AB084. Correlation between histopathology and optical coherence tomography in periocular tumors
Cornea and Anterior segment

AB084. Correlation between histopathology and optical coherence tomography in periocular tumors

Denise Miyamoto1, Sabrina Bergeron1, Bryan Arthurs2, Debra-Meghan Sanft2, Christina Mastromonaco1, Andre Romano2, Miguel N. Burnier1,2

1MUHC-McGill Ocular Pathology Laboratory, McGill University, Montreal, QC, Canada; 2Department of Ophthalmology, McGill University, Montreal, QC, Canada


Background: Basal cell carcinoma (BCC) accounts for 90% of the eyelid malignancies followed by sebaceous cell carcinoma (SC) and squamous cell carcinoma (SCC). Even though biopsy for histopathological (HP) evaluation remains the gold standard for confirming the diagnosis of eyelid tumors and the status of surgical margins, noninvasive techniques such as dermoscopy and optical coherence tomography (OCT) may increase diagnostic sensitivity and contribute to more accurate delineation of surgical margins. The purpose of this prospective study was to correlate the HP and OCT findings of eyelid malignancies.

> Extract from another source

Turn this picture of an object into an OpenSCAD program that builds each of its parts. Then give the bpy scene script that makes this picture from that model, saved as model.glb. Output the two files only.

Methods: After ethics committee approval (BCC/2017-2608), patients with suspected eyelid carcinomas had photographs taken, tumor characteristics assessed clinically and using dermoscopy and OCT, which were subsequently compared with HP evaluation. We obtained OCT images of periorbital tumors with an anterior segment lens adjusted in an Optovue Avanti. The histopathology was evaluated using a digital pathology system. Patients under 18 years old were excluded from this study.

Results: Three female and three male patients (age 69–88 years) with lesions located in the lower periorbital area (n=5) and upper eyelid (n=1) were included in this study. Two participants previously had skin cancer: 1 female patient had a lentigo maligna and a BCC, and 1 male patient had multiple BCC and actinic keratosis due to immunosuppression related to a liver transplant. Clinical and dermoscopic diagnosis were accurate in four cases: 3 BCC and 1 SCC. One clinically suspicious BCC was diagnosed as SC and one patient had a previous confirmed diagnosis of SC. All OCT images showed disruption of the dermoepidermal junction and hyporeflective areas in the dermis, which were darker and well-delineated in the three confirmed BCCs. OCT also clearly demarcated the transition between tumor and normal skin in all cases.

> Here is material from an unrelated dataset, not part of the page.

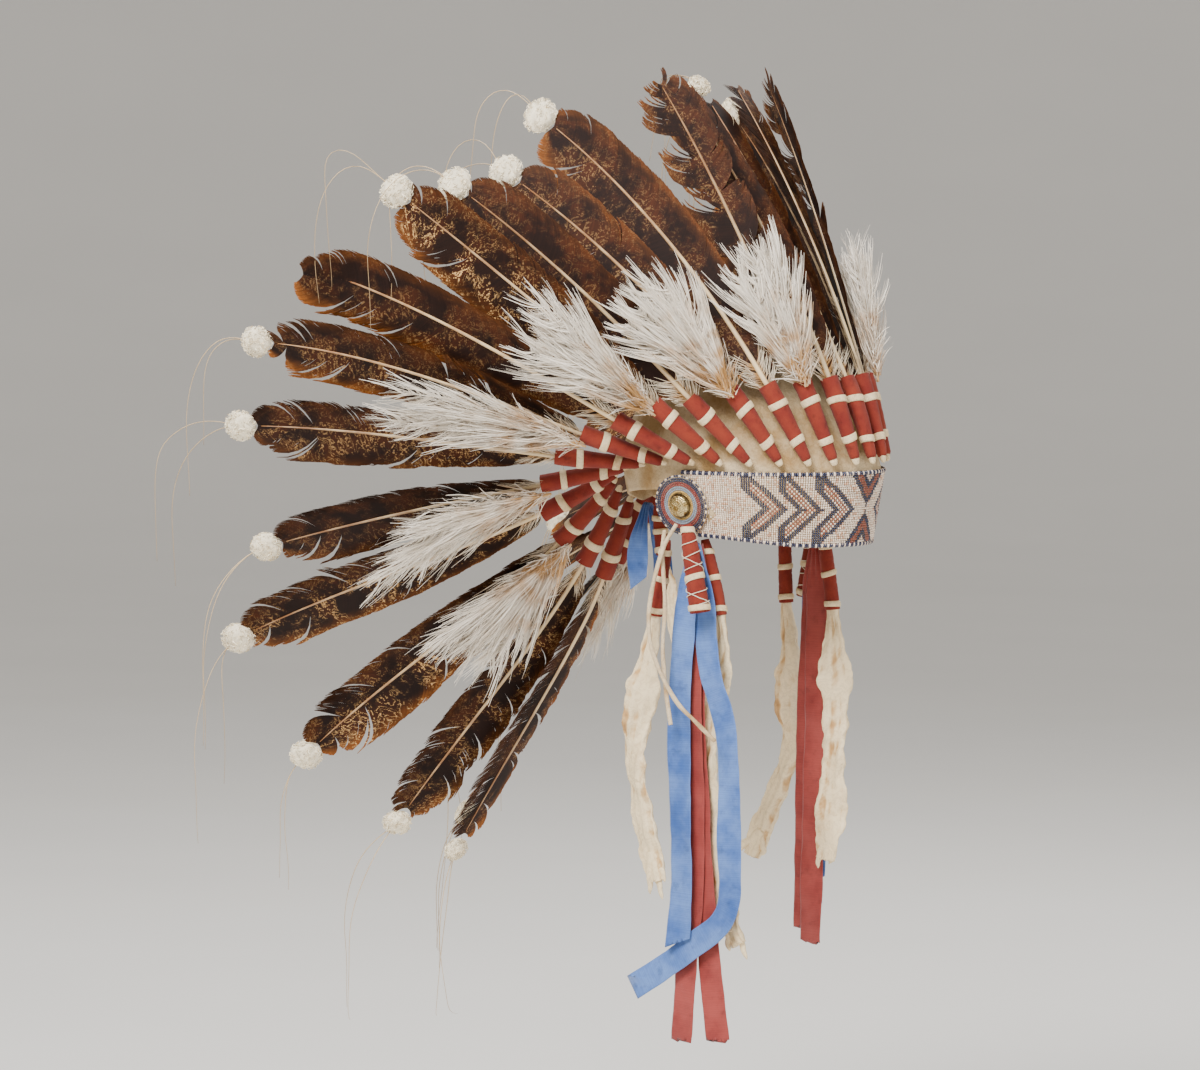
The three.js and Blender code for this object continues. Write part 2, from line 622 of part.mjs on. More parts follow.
HIDE_DROPS.forEach(({ name, side, path }) => {
  headdress.add(makeHideDrop(name, path.map((row) => hangingPoint(row, side))));
});
HANGERS.forEach((row) => headdress.add(makeHanger(row)));
RIBBONS.forEach((row) => headdress.add(makeRibbon(row)));
THONGS.forEach((row) => headdress.add(makeThong(row)));
headdress.add(makeHideDrop('nape_drop', NAPE_DROP.map((row) => hangingPoint(row, 1))));
headdress.add(makeRibbon(NAPE_RIBBON));

export default headdress;
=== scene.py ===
"""A Plains feathered headdress, dressed around its construction frame.

A hide skullcap carries a loomed brow band with a beaded rosette at each temple. A fan of
28 tail feathers stands round the crown, each with a cloth-wrapped base, and soft down lies
over the bases. Hide drops, ribbons and laces hang at the temples and at the nape.

Sizes are in millimetres and become metres only when a mesh is made. +X is the wearer's
front, +Y the wearer's left, +Z up, and the origin is the centre of the head opening.
"""
from __future__ import annotations

import logging
import math
from dataclasses import dataclass, field
from enum import Enum
from typing import Sequence

import bmesh
import bpy
import numpy as np
from mathutils import Matrix, Vector

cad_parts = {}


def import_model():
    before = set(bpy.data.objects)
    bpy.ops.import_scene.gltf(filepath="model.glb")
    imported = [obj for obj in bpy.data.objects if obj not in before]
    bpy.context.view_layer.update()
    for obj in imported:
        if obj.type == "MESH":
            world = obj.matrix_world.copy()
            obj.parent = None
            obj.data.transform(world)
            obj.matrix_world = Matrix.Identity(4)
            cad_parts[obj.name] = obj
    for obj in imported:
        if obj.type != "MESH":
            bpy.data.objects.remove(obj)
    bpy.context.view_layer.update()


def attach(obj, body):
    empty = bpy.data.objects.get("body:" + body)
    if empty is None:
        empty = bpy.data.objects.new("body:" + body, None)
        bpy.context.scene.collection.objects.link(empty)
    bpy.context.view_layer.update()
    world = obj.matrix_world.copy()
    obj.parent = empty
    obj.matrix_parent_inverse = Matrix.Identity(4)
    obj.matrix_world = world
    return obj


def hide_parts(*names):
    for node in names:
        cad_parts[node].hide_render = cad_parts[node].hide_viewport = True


LOG = logging.getLogger("headdress")
MM = 0.001
RIGHT, LEFT = -1, 1
FEATHER_COUNT = 28
NAPE = FEATHER_COUNT // 2
DEG = math.pi / 180.0

Array = np.ndarray
Material, Object = bpy.types.Material, bpy.types.Object
Node, Socket, Tree = bpy.types.Node, bpy.types.NodeSocket, bpy.types.NodeTree


# --------------------------------------------------------------------------- arithmetic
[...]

Conclusions: OCT is a fast and non-invasive exam to acquire high-resolution images of intraocular and ocular surface structures. Preliminary data from our study indicates that real-time OCT images correlate with HP findings and may also help delineate tumor margins. The inclusion of additional participants will provide further evidence of the benefits of using OCT pre-operatively to safely minimize surgical margins during eyelid tumor excision.

Keywords: Periocular tumors; optical coherence tomography (OCT); dermoscopy; histopathology


doi: 10.21037/aes.2018.AB084
Cite this abstract as: Miyamoto D, Bergeron S, Arthurs B, Sanft DM, Mastromonaco C, Romano A, Burnier MN. Correlation between histopathology and optical coherence tomography in periocular tumors. Ann Eye Sci 2018;3:AB084.